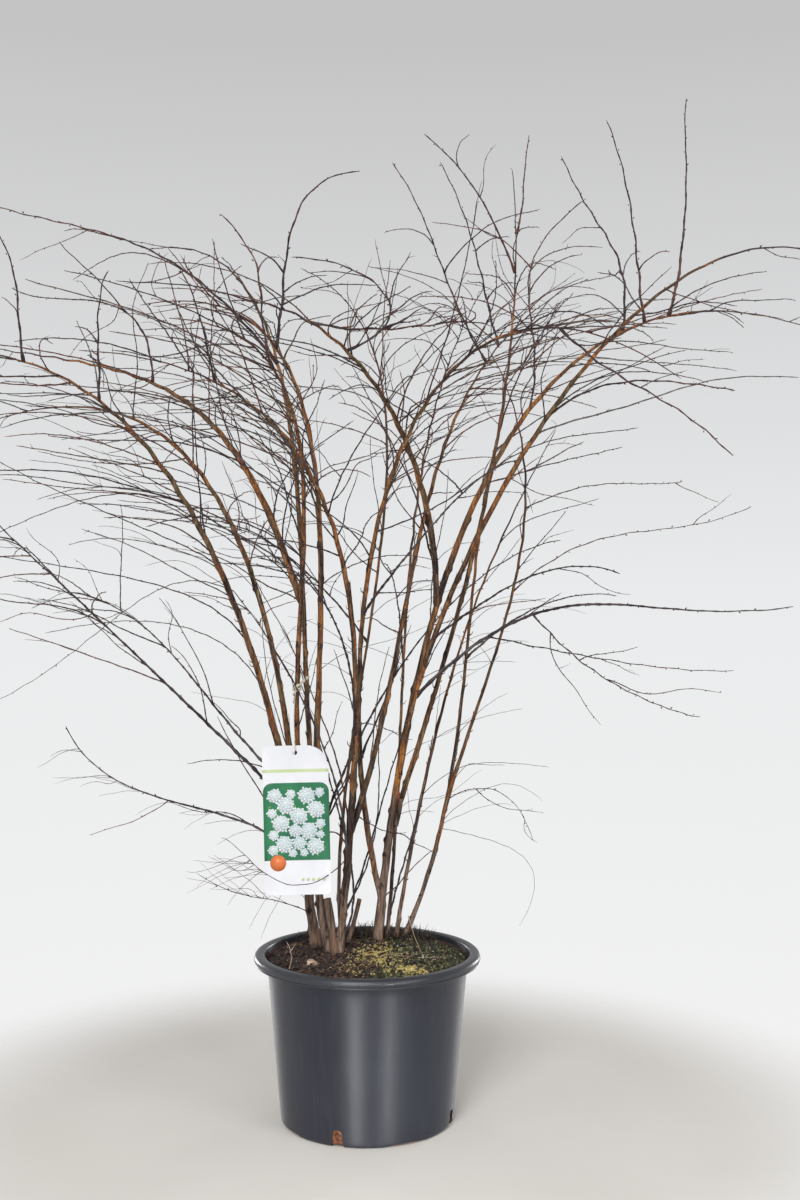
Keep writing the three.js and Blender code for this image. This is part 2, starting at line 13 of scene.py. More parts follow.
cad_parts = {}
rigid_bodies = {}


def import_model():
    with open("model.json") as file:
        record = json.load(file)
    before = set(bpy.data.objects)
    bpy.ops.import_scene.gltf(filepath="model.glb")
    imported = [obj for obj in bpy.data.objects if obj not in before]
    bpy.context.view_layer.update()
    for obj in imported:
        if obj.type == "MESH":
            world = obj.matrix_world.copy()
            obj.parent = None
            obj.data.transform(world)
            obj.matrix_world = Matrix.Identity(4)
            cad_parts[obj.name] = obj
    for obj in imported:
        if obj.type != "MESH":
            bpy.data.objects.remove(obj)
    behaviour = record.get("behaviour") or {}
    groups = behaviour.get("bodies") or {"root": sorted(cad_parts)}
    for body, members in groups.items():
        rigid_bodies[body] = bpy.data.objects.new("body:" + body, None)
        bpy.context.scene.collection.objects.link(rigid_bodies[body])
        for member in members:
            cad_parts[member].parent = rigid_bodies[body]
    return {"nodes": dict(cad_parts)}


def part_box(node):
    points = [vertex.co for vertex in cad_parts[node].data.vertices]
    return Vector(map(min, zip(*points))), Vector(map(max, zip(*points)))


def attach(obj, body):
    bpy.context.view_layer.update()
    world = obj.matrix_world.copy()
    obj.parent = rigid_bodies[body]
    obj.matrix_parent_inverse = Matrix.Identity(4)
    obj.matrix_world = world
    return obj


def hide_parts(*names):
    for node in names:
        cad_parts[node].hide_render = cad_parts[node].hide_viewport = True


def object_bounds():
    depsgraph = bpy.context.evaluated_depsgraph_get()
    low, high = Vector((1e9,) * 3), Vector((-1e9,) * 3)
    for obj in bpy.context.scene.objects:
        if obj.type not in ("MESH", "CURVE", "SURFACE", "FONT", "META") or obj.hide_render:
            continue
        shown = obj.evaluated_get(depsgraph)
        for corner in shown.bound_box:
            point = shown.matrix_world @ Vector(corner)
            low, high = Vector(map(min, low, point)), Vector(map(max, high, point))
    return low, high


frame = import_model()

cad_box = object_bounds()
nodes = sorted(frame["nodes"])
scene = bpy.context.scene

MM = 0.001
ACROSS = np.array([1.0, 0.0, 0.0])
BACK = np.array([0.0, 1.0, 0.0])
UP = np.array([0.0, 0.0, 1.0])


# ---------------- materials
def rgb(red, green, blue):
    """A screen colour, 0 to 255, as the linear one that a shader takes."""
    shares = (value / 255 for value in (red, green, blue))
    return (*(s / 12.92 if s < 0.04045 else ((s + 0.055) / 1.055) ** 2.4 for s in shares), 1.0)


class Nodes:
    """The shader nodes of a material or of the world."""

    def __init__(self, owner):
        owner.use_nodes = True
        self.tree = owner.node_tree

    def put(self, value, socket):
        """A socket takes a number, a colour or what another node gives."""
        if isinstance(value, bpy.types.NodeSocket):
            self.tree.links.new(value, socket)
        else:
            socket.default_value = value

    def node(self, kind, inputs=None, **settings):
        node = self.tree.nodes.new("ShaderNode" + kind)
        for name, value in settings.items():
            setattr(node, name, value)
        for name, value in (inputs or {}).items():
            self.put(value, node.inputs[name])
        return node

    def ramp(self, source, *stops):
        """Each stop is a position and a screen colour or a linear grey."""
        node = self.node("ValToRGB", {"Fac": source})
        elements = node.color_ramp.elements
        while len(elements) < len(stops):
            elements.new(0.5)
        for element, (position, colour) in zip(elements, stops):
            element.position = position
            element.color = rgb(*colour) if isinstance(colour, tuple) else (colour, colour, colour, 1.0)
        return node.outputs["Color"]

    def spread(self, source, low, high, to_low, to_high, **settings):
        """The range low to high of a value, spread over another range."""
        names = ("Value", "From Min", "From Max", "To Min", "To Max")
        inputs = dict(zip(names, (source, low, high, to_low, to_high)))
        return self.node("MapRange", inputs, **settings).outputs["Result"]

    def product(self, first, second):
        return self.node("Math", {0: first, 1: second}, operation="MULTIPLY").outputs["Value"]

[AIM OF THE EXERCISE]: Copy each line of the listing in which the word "context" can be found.

[EXERCISE OUTPUT]:
    bpy.context.view_layer.update()
        bpy.context.scene.collection.objects.link(rigid_bodies[body])
    bpy.context.view_layer.update()
    depsgraph = bpy.context.evaluated_depsgraph_get()
    for obj in bpy.context.scene.objects:
scene = bpy.context.scene